Before anything else, this was a timber town. By the turn of the 20th century, the arrival of the railroad had fostered a burgeoning timber empire in the forested mountains of Northwest Montana. By the early 1900s, there were 30 sawmills operating in and around Kalispell and producing 150 million board feet of lumber, according to U.S. Forest Service historical documents.

An advantageous man named Harry G. Miller arrived in the Flathead Valley around this time with dreams of capitalizing on the lumber rush.

According to Ronald Buentemeier, a former longtime staff member at F.H. Stoltze Land & Lumber Co. and an expert on the valley’s forestry roots, Miller rented a desk at the O’Neil Lumber Company office in downtown Kalispell and began selling lumber. Like many others, his enterprise grew with success and in 1923 he officially formed the Kalispell Lumber Company. He built the company’s first mill west of town near modern-day Kila in a community known as Batavia.

Miller quickly needed more space and wanted to be closer to the railroad, so he landed property on the western outskirts of Kalispell on an empty pasture of land across the road from the fairgrounds.

In 1926 he began erecting the new mill, a storage shed and mill pond with a spur that connected to the Great Northern Railway tracks. In the summer of 1926, the massive facility was completed and became one of the valley’s leading producers of fine timber products.

Traffic moves past the Kalispell Lumber Company building on West Idaho Street in Kalispell. The Kalispell City Council recently decided to extend the West Side Tax Increment Finance District with one project that could lead to the demolition of the building. – Lido Vizzutti/Flathead Beacon

Alongside other successful outfits, such as Stoltze, Northwestern Lumber Co. and Somers Lumber Company, the Kalispell Lumber Co. helped put the Flathead Valley on the map. By 1928, Flathead County mills produced about 40 percent of the lumber manufactured in Montana, according to Forest Service records.

Yet success could not prevent volatility, both economically and logistically. The Great Depression hurt many local mills and reduced production almost to a complete halt. Just as damaging, the Kalispell Lumber Co. suffered two major fires, in 1939 and then again in 1949.
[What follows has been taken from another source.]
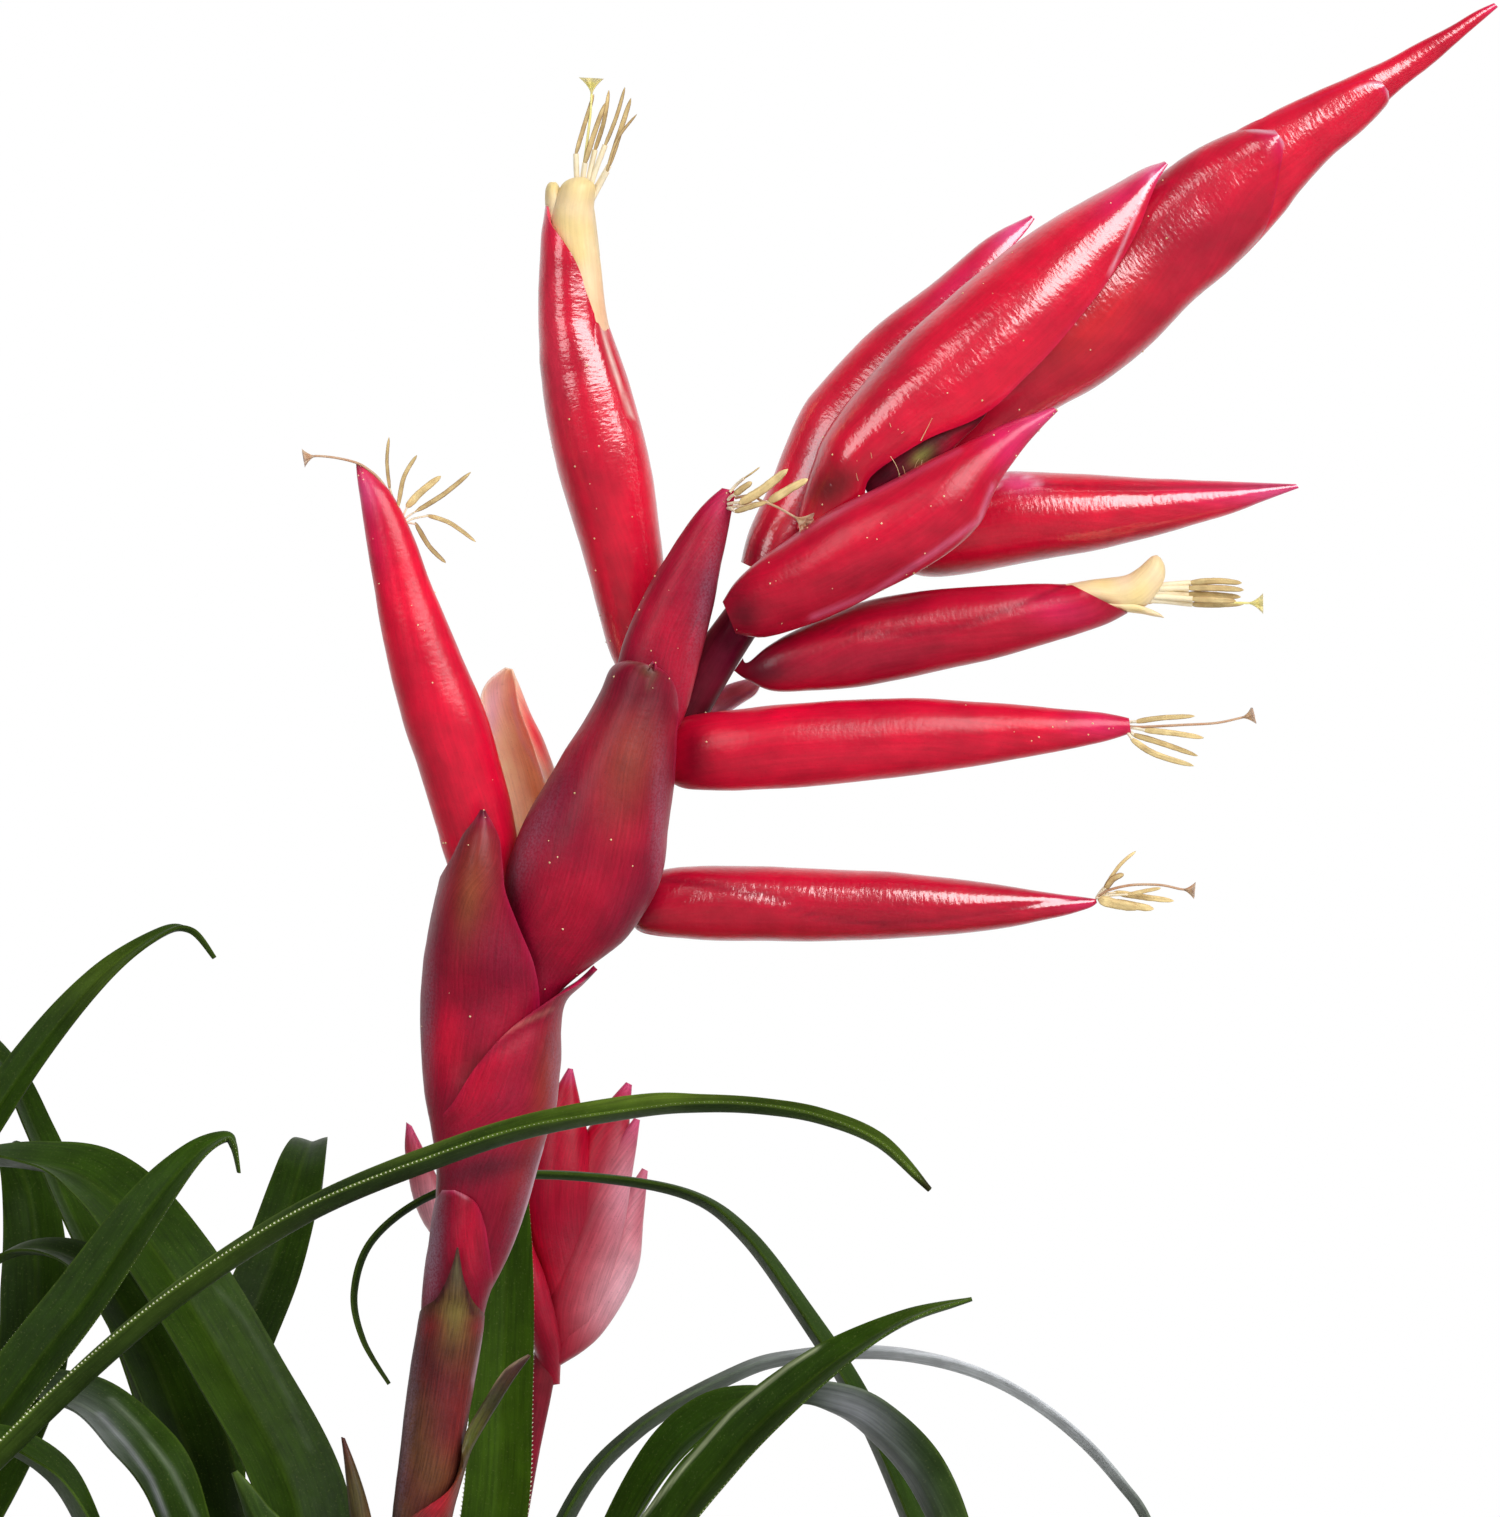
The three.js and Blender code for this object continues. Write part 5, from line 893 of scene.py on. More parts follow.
def shell(name, rows, paint, steps=6, across=37, swell=0.10, crinkle=0.025):
    """A bract: part of an elliptical shell, thin at its margins."""
    *outlines, near, depth, start, end = smooth(rows, steps).T[..., None]
    u = np.linspace(0, 1, across)
    outer, centre = ellipses(*outlines, near, depth, np.radians(start + (end - start) * u))
    normal = normals_of(outer, outer - centre)
    half = half_width(*outlines)
    wall = np.minimum(BRACT_WALL * (0.25 + 0.75 * (1 - np.abs(2 * u - 1) ** 6)), 0.45 * half)
    height = relief(name, outer, normal, swell, crinkle) * np.minimum(half / 1.5, 1)
    outer = outer + normal * height[..., None]
    return sheet_block(outer, outer - normal * wall[..., None], u, paint)


def tube(name, rows, paint, sides=48, mouth=0.0):
    """A flower tube or bud between two outlines. A mouth is that many millimetres deep."""
    fine = smooth(rows, 8)
    *outlines, near = fine[:, :5].T[..., None]
    half = half_width(*outlines)
    depth = fine[:, 5:6] if fine.shape[1] > 5 else half * TUBE_DEPTH
    rings, centre = ellipses(*outlines, near, depth, turns(sides))
    normal = normals_of(rings, rings - centre, closed=True)
    height = relief(name, rings, normal, swell=0.08, crinkle=0.02)
    height = height * np.minimum(np.minimum(half, depth) / 1.2, 1)
    rings = rings + normal * height[..., None]
    if mouth:
        inside = [centre[-1] + (rings[-1] - centre[-1]) * LIP_WIDTH]
        for back, distance in enumerate(walked(centre[::-1, 0])):
            if 0 < distance <= mouth:
                i = len(rings) - 1 - back
                inside.append(centre[i] + (rings[i] - centre[i]) * THROAT_WIDTH)
        rings = np.concatenate([rings, np.array(inside)])
    return round_block(rings, paint)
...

During the heat of the day on July 5, 1949, a fire broke out beneath the wooden floorboards of the planning shed. Flames quickly engulfed the shed and spread to the nearby warehouse, garage and boxcars, which were filled with lumber. Historic newspaper reports say the flames spread to the entire city block and required residents to evacuate and attracted the attention of the city’s entire fire department. The fire chief at the time said it was the largest incident the department had fought to date. The inferno threatened the sawmill as well as the building that still stands today, but crews were able to successfully fend off the flames, which roared for three days before being extinguished. Three buildings were reduced to ash, and the estimated damages exceeded $100,000.

By 1960, Miller’s son, Gilbert Miller, known by many as Pink, was running Kalispell Lumber Company. The Flathead Valley’s wood products industry languished under difficult economic conditions. Lumber prices fell at the same time nationwide housing starts dropped nearly 20 percent from two years prior.
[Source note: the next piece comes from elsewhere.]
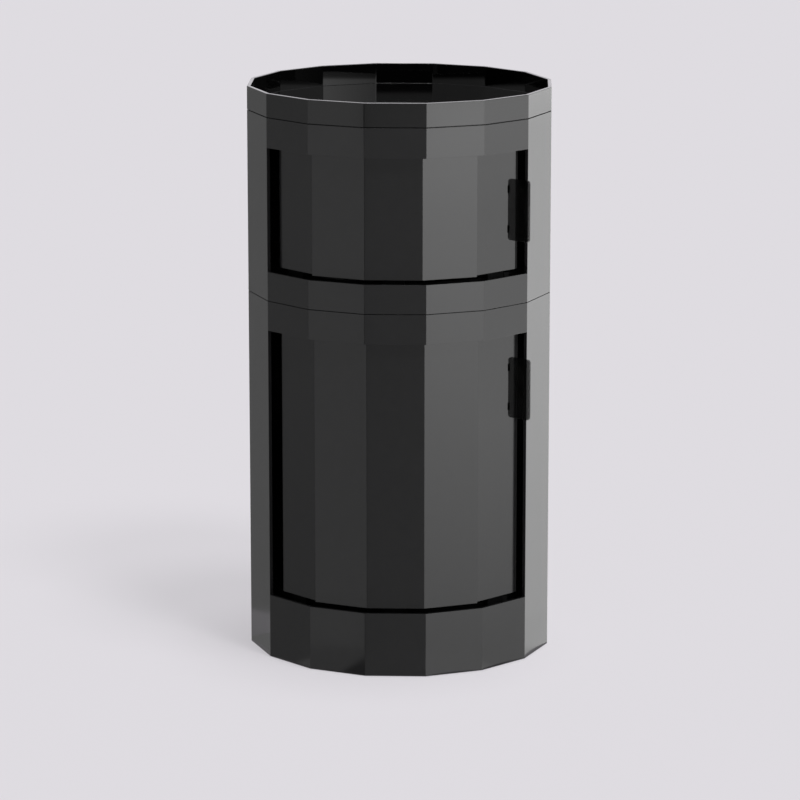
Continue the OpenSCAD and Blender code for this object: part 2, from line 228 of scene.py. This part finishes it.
# %% Hang the lamps
# For each lamp: its turn, its height over the horizon and its apparent size in degrees, and
# its strength.
lamps = {
    "right_lamp": (38, 53, 13, 0.8),
    "high_right_lamp": (55, 70, 14, 0.759),
    "top_lamp": (135, 85, 14, 0.791),
}
for name, (turn, height, size, strength) in lamps.items():
    lamp = bpy.data.lights.new(name, "SUN")
    lamp.energy = strength
    lamp.angle = math.radians(size)
    towards = direction(math.radians(turn)) * math.cos(math.radians(height))
    towards.z = math.sin(math.radians(height))
    put(name, lamp).rotation_euler = towards.to_track_quat("Z", "Y").to_euler()
    print(name, "shines from", [round(v, 2) for v in towards])

# %% [markdown]
# ## Cards that only reflections see
# Black plastic has almost no colour of its own: what tells one facet from the next is what it
# mirrors. Photographers stand white and black cards round such an object. Here the cards are
# curved walls that give light to glossy rays alone, so they draw the facets but don't light the
# floor. Each wall has one ramp round the cabinet and one from its foot to its top. A ramp's
# levels stay below 1, so each glow is a share of the brightest that a card may have.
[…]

By now a veteran lumberman, Miller painted a bleak picture in a story in the Daily Inter Lake in January 1961.

“I don’t have any outlook,” he said. “My crystal ball is broken.”

Later that year, on Sept. 29, 1961, Miller, in his 70s, announced the closure of the Kalispell Lumber Co. mill. Kalispell city councilors and chamber of commerce leaders had negotiated with Miller in an effort to prevent the shutdown but to no avail. Miller began selling the equipment on site and eventually listed the property. The closure led to more than 25 layoffs at the same time the Rocky Mountain Timber Company in Columbia Falls and FK and L mill in Martin City laid off employees due to the soft market.

New businesses replaced parts of the old lumber company, including a lineup of storage sheds to the south where the log yard once sat and a grocery store to the west along Meridian. The Wright family purchased part of the property along Eighth Avenue West North along Idaho Street and for decades operated the lumber yard and a hardware store, keeping intact what has been a lasting relic of the Millers and the early days of Kalispell. After closing Wright’s Kalispell Lumber, Brad Wright sought ways to preserve the building. And now, through the Davis’, its legacy will live on.

Correction: Harry Miller was the founder of the Kalispell Lumber Company. The story previously incorrectly stated that he was known as Pink. In fact, according to descendants, his son, Gilbert Miller, was known as Pink.